Inflation adds £133 to average household shopping bill as supermarket sales soar


Inflation has added the equivalent of seven extra shops to the average household's annual grocery bill as supermarkets saw their highest sales growth in five years, figures show.

Supermarket sales growth accelerated to 5% over the three months to June 18 - the strongest increase since March 2012 and a stark contrast to the 0.2% decline seen this time last year - despite the ongoing political and economic uncertainty, Kantar Worldpanel grocery market share data reveals.

The robust growth was "partly" helped by grocery inflation increasing to 3.2%, adding £133 to the average household shopping bill.

Butter is almost 20% more expensive than last year while farmed salmon supply issues contributed to a 14% price rise across fresh and tinned fish.

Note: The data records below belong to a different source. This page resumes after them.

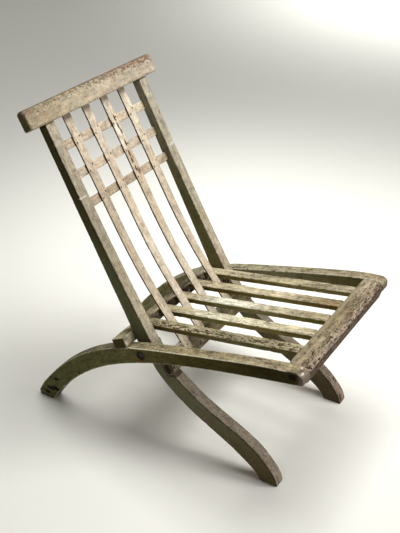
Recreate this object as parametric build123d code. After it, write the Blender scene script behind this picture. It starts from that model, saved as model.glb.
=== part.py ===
from build123d import *
import os
from math import cos, hypot, radians, sin

# Folding slatted garden chair: a seat frame and a back frame, both of wood, that cross like an X
# and turn on two bolts. Millimetres. X runs across the chair, -Y is the front, +Z is up.
# The origin is on the floor, midway across the chair and midway between its front and its back.
# The chair stands open, with the stiles of the back resting on the rear rail of the seat.

os.makedirs("parts", exist_ok=True)

# ---- driving dimensions: across the chair ----
FRAME_WIDTH = 500.0        # over the two side rails of the seat
RAIL_THICK = 35.5          # side rail, across the chair
SIDE_GAP = 5.0             # between a side rail and the stile inside it
STILE_THICK = 34.5         # stile, across the chair
CREST_LENGTH = 520.0       # crest rail, end to end
SLAT_PITCH = 75.4          # seat slats, centre to centre; the back slats run in their gaps
SEAT_SLAT_COUNT, BACK_SLAT_COUNT = 5, 4
SEAT_SLAT_WIDTH, BACK_SLAT_WIDTH = 34.0, 29.0

# ---- driving dimensions: side view, as (Y, Z) ----
PIVOT = (41.0, 291.5)      # centre of the two bolts
LEAN = radians(28.8)       # front of a stile, from upright
STILE_LOW = (42.0, 320.0)  # where the stile's front edge ends and its leg begins
STILE_RUN = 599.0          # from that point up to the crest rail
STILE_BOW = 4.5            # hollow of the stile's front edge
STILE_DEPTH_LOW, STILE_DEPTH_TOP = 45.5, 25.5
STILE_BACK_DROP = 8.0      # the stile's straight back ends this much below STILE_LOW
SEAT_FRONT = (-360.0, 413.5)   # top edge of the front rail that faces the slats
NOSE_Y, NOSE_TOP_Z = -417.5, 418.5
TOE_Y = 417.5
RAIL_TIP = (-411.0, 371.0)     # bottom front edge of the front rail
LOWER_RAIL_FOOT = (-31.0, 230.5)
LOWER_RAIL_TIP = (-5.0, 275.5)
SLAT_BEND_RUN = 160.0      # from STILE_LOW up to the bend in the back slats

# ---- sections ----
CREST_HEIGHT, CREST_THICK, CREST_PROUD = 53.0, 30.0, 4.5
REAR_RAIL_DEPTH, REAR_RAIL_HEIGHT, REAR_RAIL_EASE = 43.0, 30.0, 7.0
REAR_RAIL_BEARING = 38.0   # its top, above the end of the stile's straight back
FRONT_RAIL_DROP = 44.0     # height of the front rail's back face
LOWER_RAIL_THICK = 18.0
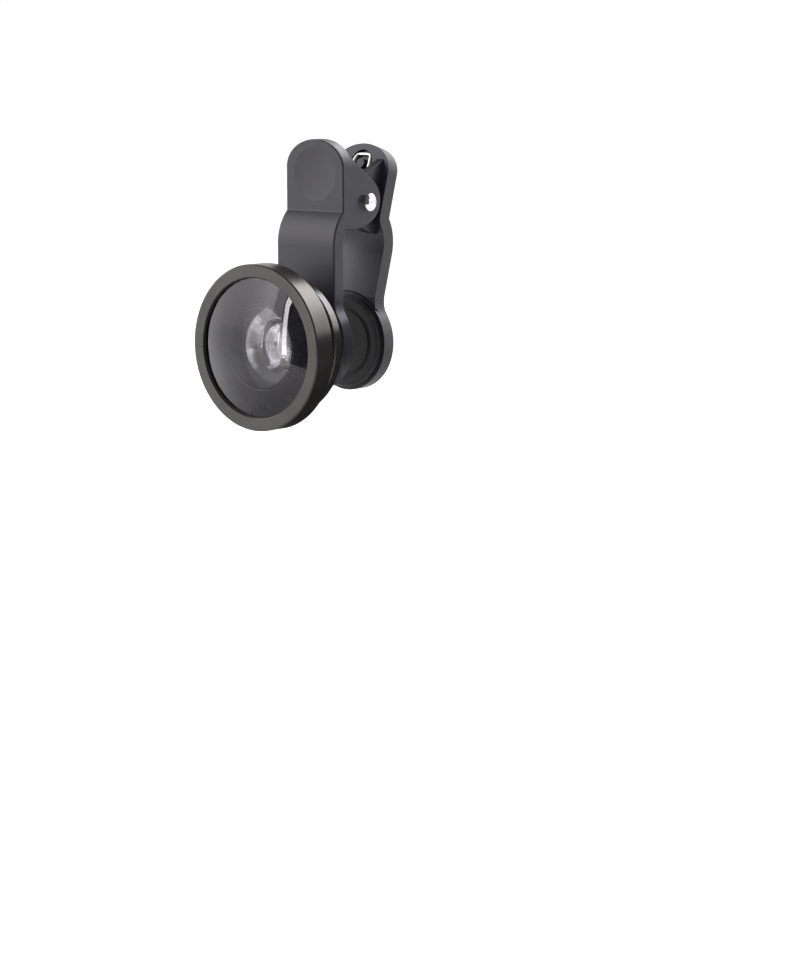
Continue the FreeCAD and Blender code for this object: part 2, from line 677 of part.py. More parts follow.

However recent spates of hot weather saw sales of ice cream and cider increase by 12% and 16% respectively, even ahead of the recent heatwave.

Fraser McKevitt, head of retail and consumer insight at Kantar Worldpanel, said: "The market's robust performance this period is partly down to particularly weak sales growth last year and a continuing increase in like-for-like grocery inflation, which is now running at 3.2%.

"At this rate, that's an extra £133 on the average household's annual shopping bill, or the equivalent of seven additional shopping trips a year."

Tesco enjoyed its fastest sales increase since April 2012 at 3.5%, attracting an extra 369,000 shoppers, although its market share is down 0.4 percentage points since June last year to 27.8%.

Morrisons achieved the strongest sales of the big four grocers, up 3.7% despite its market share slipping back by 0.2 percentage points to 10.6%, while Sainsbury's inccreased sales by 3.1% and Asda continued its recent recovery with sales up 2.2%.

Lidl pipped Aldi to the title of the UK's fastest growing supermarket for the first time since March, with sales growth of 18.8% just ahead of its rival's 18.7%.

Both retailers continue to gain market share, holding 5% and 6.9% respectively.

The Co-op's full two years of continuous growth saw sales up 2.2%, Iceland has now posted 15 periods of increasing sales and Waitrose had its best sales growth since March 2012, marginally ahead of the market at 5.3%, although its share has remained flat at 5.2%.

Meanwhile, figures from rival analysts Nielsen show shoppers spent 4% more on groceries over the four weeks to June 17 than the same period a year ago.

Tesco had the biggest increase among the big four, at 4.2%, while Iceland's 9% rise was the biggest of anyone outside the discounters.

Rising temperatures saw sales of soft drinks rise 9.1%, alcohol up 6.8% and ice creams soaring 24%, while gin saw a 35% increase, partly due to Father's Day.

Mike Watkins, Nielsen's UK head of retailer and business insight, said: "The early summer weather gave supermarkets a much-needed shot in the arm.

"All in all it's refreshing to have some good news around retailing. Looking ahead, a continuation in both the warm and dry weather and creeping inflation means growth should be maintained at around 3% for at least the next few weeks."